The Orwells LIVE @ Hare & Hounds, Birmingham 20.2.14

“Haven’t you heard?” asks Mario Cuomo, with a devilish glint in his eye, “Rock ‘n’ roll is dead.” Apparently all those US dates with Arctic Monkeys earlier this month didn’t teach him anything. Or perhaps it’s Alex Turner who skipped a lesson or two. The frontman with the impressive mane is addressing the “geezers at the back”, adding with a sneer “you call them geezers, we call them old motherfuckers!”, to which no one in the crowd assembled in Birmingham’s Hare & Hounds takes offence. His delivery has all the menace of the blond kid from ‘The Karate Kid’; it’s only when the band starts playing and he’s chucking water bottles you need to start ducking for cover.

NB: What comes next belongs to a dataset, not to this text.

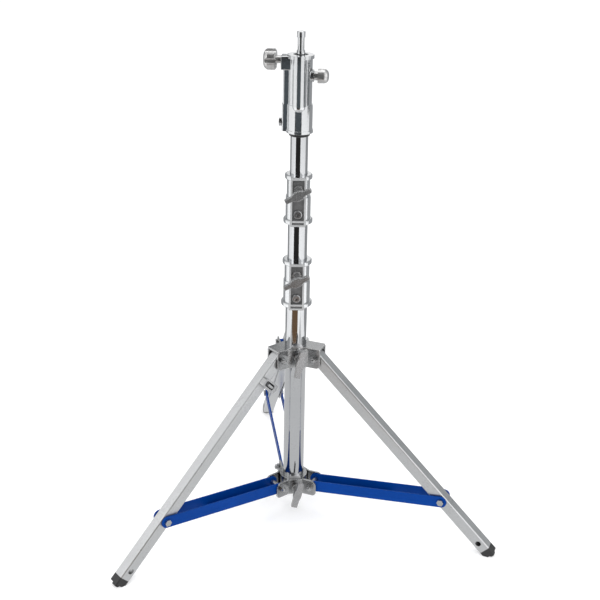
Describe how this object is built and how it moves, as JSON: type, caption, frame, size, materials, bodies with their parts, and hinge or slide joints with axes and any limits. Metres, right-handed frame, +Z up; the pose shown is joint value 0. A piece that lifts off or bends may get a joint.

He’s aiming his jibes at those of us not at the front of the venue rapturously throwing ourselves about in a sea of flailing limbs to the Chicago group’s riotous set. I can’t speak for everyone present but can only assume they too had excuses as worthy as having nearly pulled their groin playing five-a-side earlier in the week. If not for that, I’m sure I too would have been going mental. This in spite of the fact that I now approach music’s young blood with the same thinking as Matthew McConaughey’s character in ‘Dazed and Confused’: “I get older, they stay the same age”.  Only he’s talking about sleeping with high school girls and I say it with more jaded resignation.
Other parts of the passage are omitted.